A Central Única das Favelas é uma organização brasileira reconhecida nacional e internacionalmente nos âmbitos político, social, esportivo e cultural que existe há 20 anos. Foi criada a partir da união entre jovens de várias favelas que buscavam espaços para expressarem suas atitudes, questionamentos ou simplesmente sua vontade de viver.

Ainda no estado gaúcho, mais precisamente, na cidade de Novo Hamburgo, o projeto Núcleo de Orquestras Jovens, da Secretaria da Cultura e da Secretaria da Educação em parceria com o Instituto Arlindo Ruggeri, vem, desde 2018, captando alunos das escolas municipais e oferecendo a eles “acesso gratuito a aulas de instrumentos como violino, violoncelo e instrumentos de sopro”.

Henrique Macário Santos da Silva, professor de violino, que também foi aluno de um projeto social, destaca a evolução dos alunos não apenas musicalmente, mas também como seres humanos. “A música amplia horizontes, promove a socialização e desenvolve habilidades cognitivas essenciais”, ressalta ele.

O site Sou + Favela reúne notícias de diversos outros projetos sociais, entre eles, o Instituto Esporte na Favela, idealizado por Emerson Moura.
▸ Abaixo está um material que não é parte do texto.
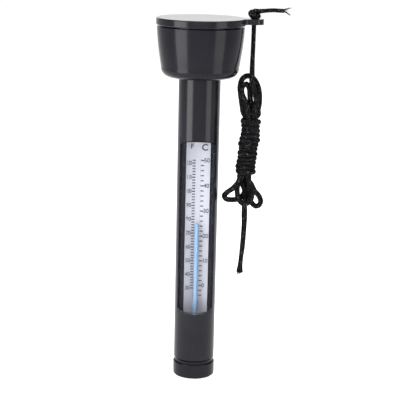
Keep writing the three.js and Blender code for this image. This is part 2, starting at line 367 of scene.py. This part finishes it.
def seal_rubber():
    """Dull rubber with a pale bloom."""
    finish = Finish("seal_rubber")
    bloom = finish.noise(0.003, detail=4)
    colour = finish.shades(bloom, (0.014, 0.014, 0.015), (0.03, 0.03, 0.032))
    return finish.set(
        base_color=colour, roughness=0.6 + bloom * 0.25, normal=finish.bump(bloom, 0.00002, 0.4)
    ).material


def turned_steel():
    """Bright steel with fine lathe lines round it."""
    finish = Finish("turned_steel", metallic=1.0)
    lines = finish.noise(0.0008, detail=3, stretch=(0.15, 0.15, 1))
    colour = finish.shades(lines, (0.4, 0.41, 0.42), (0.58, 0.59, 0.6))
    return finish.set(
        base_color=colour, roughness=0.25 + lines * 0.2, normal=finish.bump(lines, 0.00002, 0.3)
    ).material


def cushion_foam():
    """Cream foam with open cells."""
    finish = Finish("cushion_foam", roughness=0.95)
    cells = finish.node("ShaderNodeTexVoronoi", None, {"Vector": finish.place(), "Scale": 2500})
    colour = finish.shades(cells, (0.5, 0.48, 0.42), (0.82, 0.8, 0.74), 0.1, 0.6)
    return finish.set(base_color=colour, normal=finish.bump(cells, 0.0001, 0.8)).material


FILAMENTS = 4  # side by side in each strand of the cord


def braided_cord():
    """Black polypropylene braid: fine filaments run along each strand, with pale specks painted into its
    colour as highlights.
    """
    finish = Finish("braided_cord", specular_ior_level=0.03)
    filaments = finish.node("ShaderNodeUVMap", {"uv_map": "braid"})
    parts = finish.node("ShaderNodeSeparateXYZ", None, {"Vector": filaments})
    across = Signal(finish, parts.socket.node.outputs["X"])
    along = Signal(finish, parts.socket.node.outputs["Y"])
    filament_turns = FILAMENTS * 2 * math.pi
    one_way = ((across + along) * filament_turns).sine()
    other_way = ((across - along) * filament_turns).sine()
    painted_glint_speckle = finish.noise(0.00055, detail=2)
    # The pale end of this ramp is painted highlight: glints painted as specks into the black braid's colour.
    colour = finish.shades(painted_glint_speckle, (0.0007, 0.0007, 0.0009), (0.12, 0.12, 0.125), 0.6, 0.77)
    threads = finish.bump(one_way + other_way, 0.00003, 0.5)
    return finish.set(
        base_color=colour,
        roughness=0.42 + painted_glint_speckle * 0.3,
        normal=finish.bump(painted_glint_speckle, 0.00008, 0.6, threads),
    ).material


def studio_floor():
    """Plain pale paper that glows a little, so that its shadows stay soft."""
    finish = Finish("studio_floor", roughness=1.0, specular_ior_level=0.0, emission_strength=0.57)
    tone = finish.noise(0.6, detail=2)
    pale = finish.shades(tone, (0.9, 0.9, 0.9), (0.92, 0.92, 0.92))
    return finish.set(base_color=pale, emission_color=(1, 1, 1)).material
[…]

Jogador de futebol de clubes do Brasil, Japão e Europa, Moura vem coordenando projetos esportivos há 16 anos e impactando a vida de milhares de crianças.

Só consegui realizar meu sonho porque comecei em um projeto social quando era criança. Hoje quero retribuir tudo que fizeram por mim.

É preciso cobrar do governo as políticas de prevenção. Afinal, prevenir é sempre mais fácil e mais barato do que remediar.